For most of my life, I've figured that what I did to get to sleep the first time should be good enough for getting back to sleep the second time.
And usually this works: just letting thoughts flit through my mind; not focusing on anything in particular; allowing whatever comes to mind to occupy my psyche for a while. But sometimes I have trouble getting back to sleep, especially if a certain thought overstays its welcome.
What I've noticed is that I typically envision something I'd like to have happen.
Such as, how cool it would be if my favorite presidential candidate wins the next primary contest. Or if something I wrote in my citizen activist persona changes minds and gets lots of Facebook "likes." In other words, I'm trying to get myself into a positive, feel-good frame of mind conducive to relaxing and getting back to sleep.
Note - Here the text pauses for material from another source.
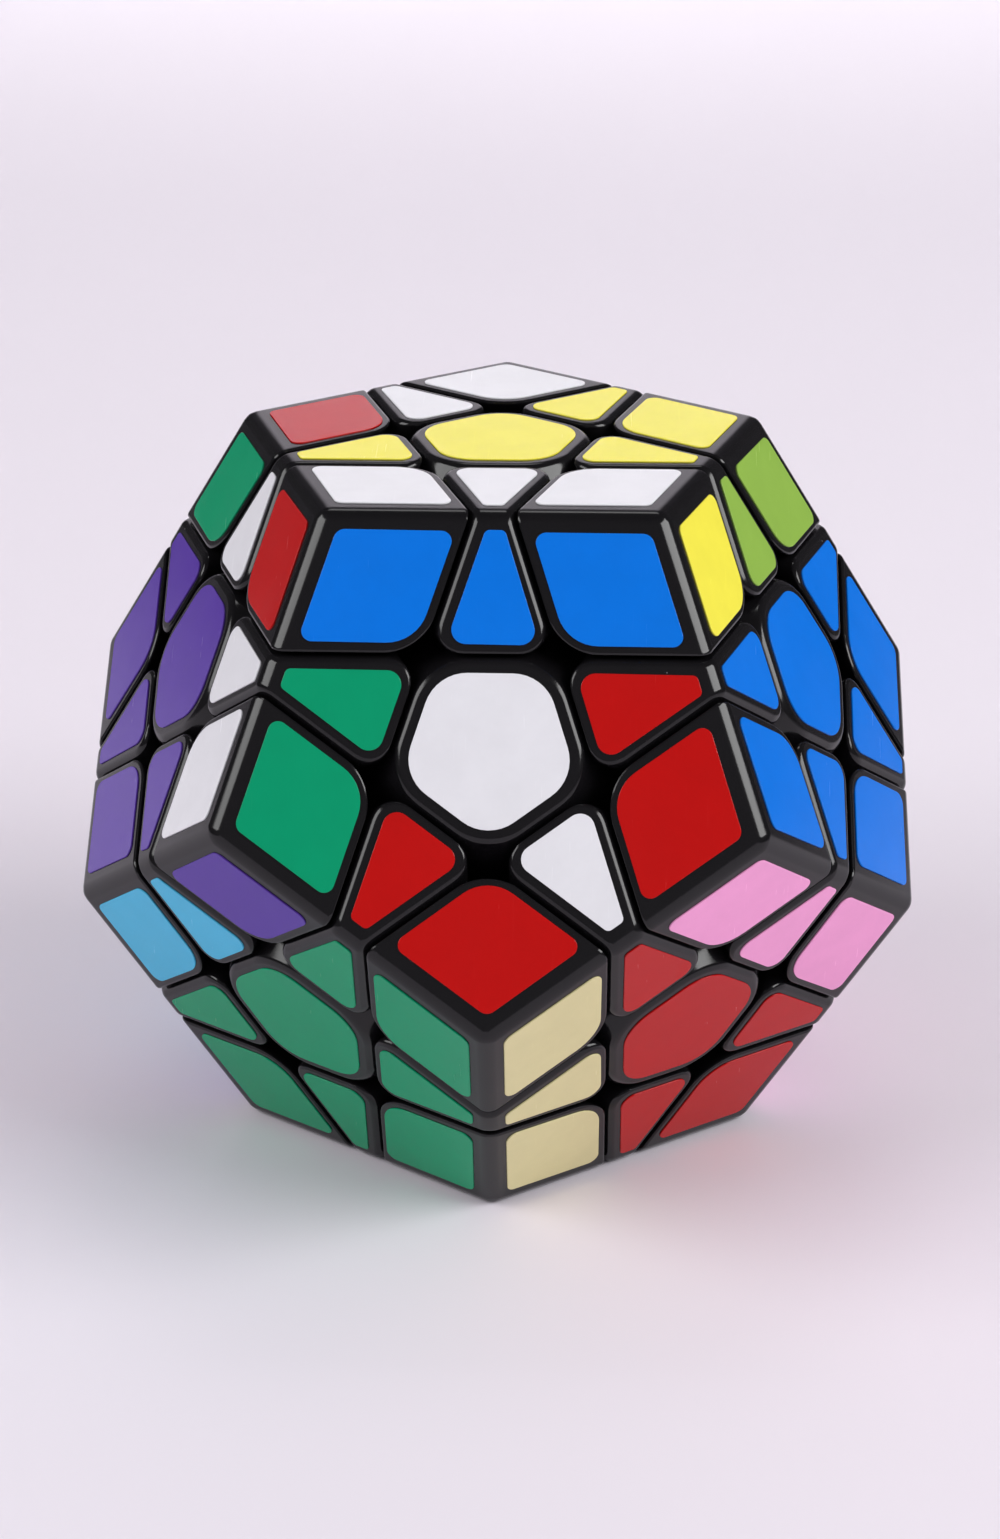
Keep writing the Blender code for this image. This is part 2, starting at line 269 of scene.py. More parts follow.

Being a long time meditator -- daily for the past 46 years or so -- I've also used techniques such as repeating a mantra or counting my breaths to get back to sleep. These work OK, but focusing my attention in those sorts of ways now seems counterproductive, since focusing and sleeping appear at odds.
So this gets me to my mini-revelation (which, again, may strike others as so mini as to be microscopic).
The best way for me to get back to sleep is (1) not to try to get back to sleep, and (2) to simply be aware of what my body feels like at the present awake moment.
Doing something, anything, like repeating a word or counting my breaths, this now strikes me as fostering an I-can't-get-back-to-sleep problem. I've taken a simple situation -- waking up to go to the bathroom -- and made it into an issue: I need to do something special to get back to sleep.
As an avid Tai Chi practitioner, this seems to go against the grain of Taoist principles that can summed up in modern jargon as Relax and flow with it, dude.
Hence, my current approach to getting back to sleep mirrors my current approach to religiosity and spirituality in general: be natural; be real; be content.
I've found that instead of thinking about some pleasing future state of affairs, or envisioning how good I'll feel if this or that happens (which could be "getting back to sleep"), natural reality as it is in the present moment contains all the contentment I need.
Thus now I walk back from the nearby bathroom, slide into bed, pull the covers around me, and simply... be.
Well, a bit more than that: I simply am aware of my being.
How parts of my body feel, pressed against the mattress. How my breathing feels, air going into and out of my nostrils, my chest and abdomen rising and falling. Just lying in bed, awake yet not far removed from my previous sleeping -- that's a fine state of being.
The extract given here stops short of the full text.